Mientras otros miraban fotografías, ella miraba historias suspendidas en el aire. En las fiestas familiares, entre risas, vallenatos y el olor a sancocho de gallina, se escondía detrás de un celular o de una vieja cámara digital. Clic tras clic, iba sembrando en el álbum familiar un jardín de recuerdos: abrazos congelados, carcajadas detenidas en el tiempo, lágrimas convertidas en perlas de memoria.
Su pasión creció como crecen los mangos a la orilla del río Magdalena: silvestre, inevitable, generosa. No necesitó más que su mirada y el pulso firme para descubrir que la realidad también podía tener alas. Cada fotografía era una chispa de realismo mágico: una calle polvorienta convertida en escenario de epopeya, un rostro cansado vuelto poema, un gesto mínimo elevado a símbolo.

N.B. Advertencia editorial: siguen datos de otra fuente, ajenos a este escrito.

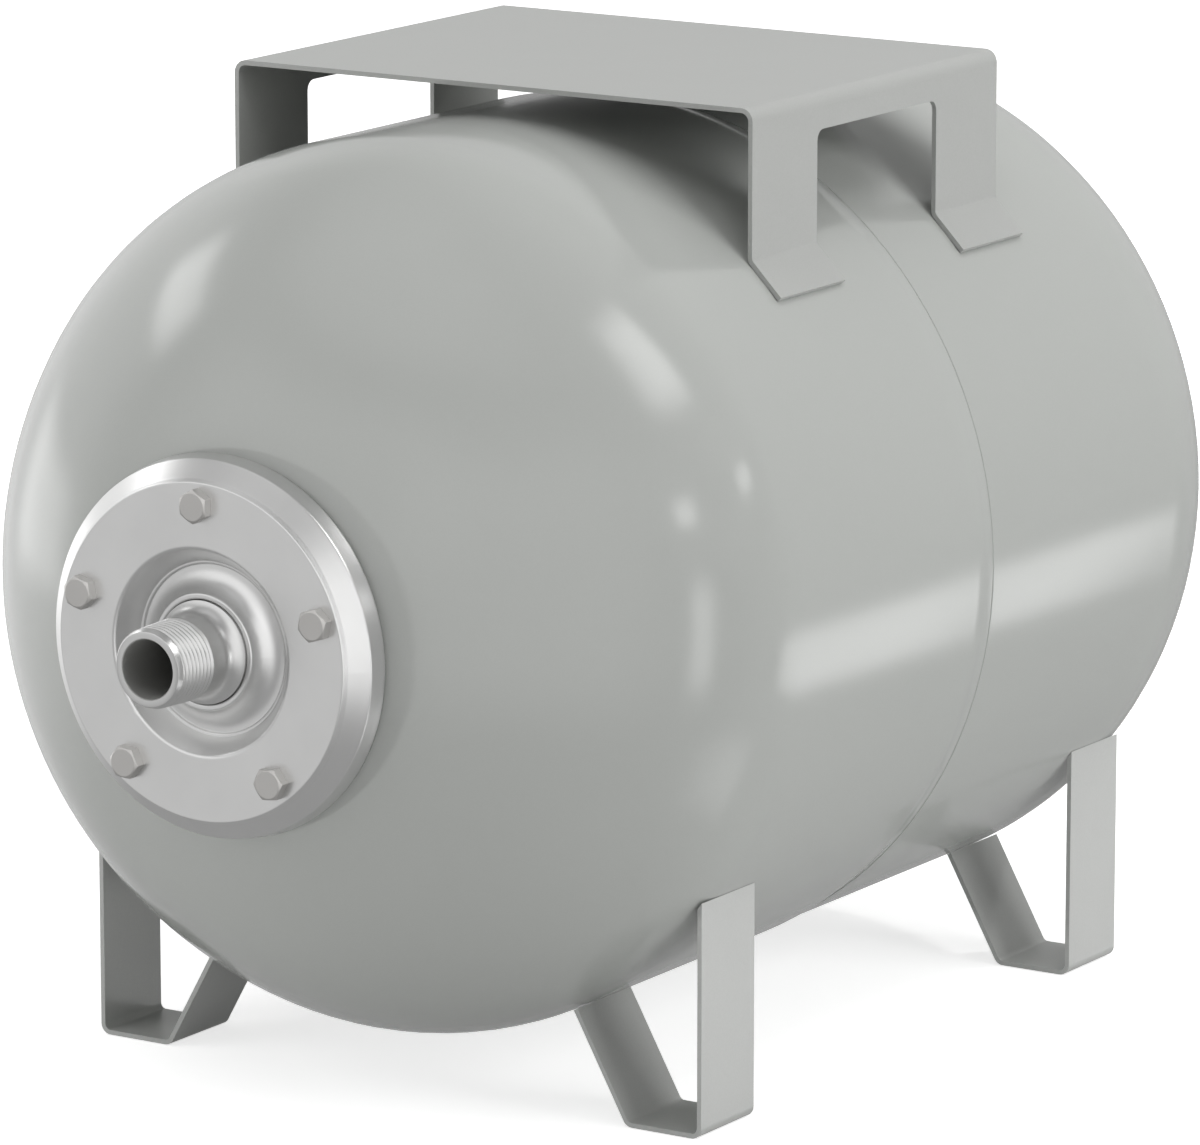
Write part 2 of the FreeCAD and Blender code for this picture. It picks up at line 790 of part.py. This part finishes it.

Cuando terminó su bachillerato en la Institución Educativa Técnico Aníbal Noguera Mendoza, María se encontró con una encrucijada: seguir el camino incierto de su pasión por la fotografía o responder al llamado de servir a su tierra. El destino —ese narrador secreto de la vida— la condujo hacia la Policía Nacional de Colombia.
Hace poco más de nueve meses se vistió de uniforme, y desde hace seis, en el grupo de Comunicaciones Estratégicas (GUCOE) del Departamento de Policía Bolívar, halló el espacio donde sus dos mundos se unieron. Allí, entre comunicados, operativos y eventos, María transformó la rutina en relato, mostrando en cada toma el lado humano del uniforme.
“Para mí no es sacrificio tirarme al suelo o ensuciar el uniforme por una foto. Me levanto, me sacudo y sigo como si nada. Me gusta registrar bien lo que me asignan y siempre doy más para que escojan”, dice ella, con esa mezcla de sencillez y determinación que distingue a los soñadores verdaderos.
Pero lo que más late en su corazón es un sueño mayor: ser patrullera de la Policía Nacional. No se trata solo de portar un rango, sino de poder darle a su madre, Gisela Paola Barreto Díaz, y a sus hermanos, un futuro mejor. Ese deseo, sencillo y profundo, es el motor que la levanta cada mañana, la fuerza que convierte cada reto en escalón y cada caída en impulso.
En el barrio que la vio crecer, ya no la llaman solo la fotógrafa de la familia, sino el orgullo de Pumarejo. Sus vecinos la miran con admiración, como quien ve que una muchacha hecha de pueblo y esperanza logra convertir la realidad en obra de arte.
María es más que fotógrafa: es cronista de lo invisible. Con cada clic captura la esencia de sus compañeros, el sudor que nadie ve, la ternura escondida detrás de un uniforme, la nobleza de un gesto cotidiano. “Tengo un jefe exigente, y eso me hace esforzarme más. Me enseña que no hay que ser conformista y que la perspectiva lo cambia todo”, confiesa, con esa madurez que sorprende a su corta edad.
Hoy, en este Día Mundial de la Fotografía, su historia ilumina como faro. Nos recuerda que una cámara puede ser espada, espejo o pincel. Y que en las manos de una joven zambranera, el lente se convierte en un ojo que nos revela la belleza secreta de lo que a menudo pasa inadvertido: la vida misma latiendo en su estado más puro.
Que siga sonando el clic de su cámara como campanada de esperanza. Que cada imagen que capture María Alejandra sea testimonio de un país que sueña, que lucha y que, como ella, aprende a mirar con los ojos del alma.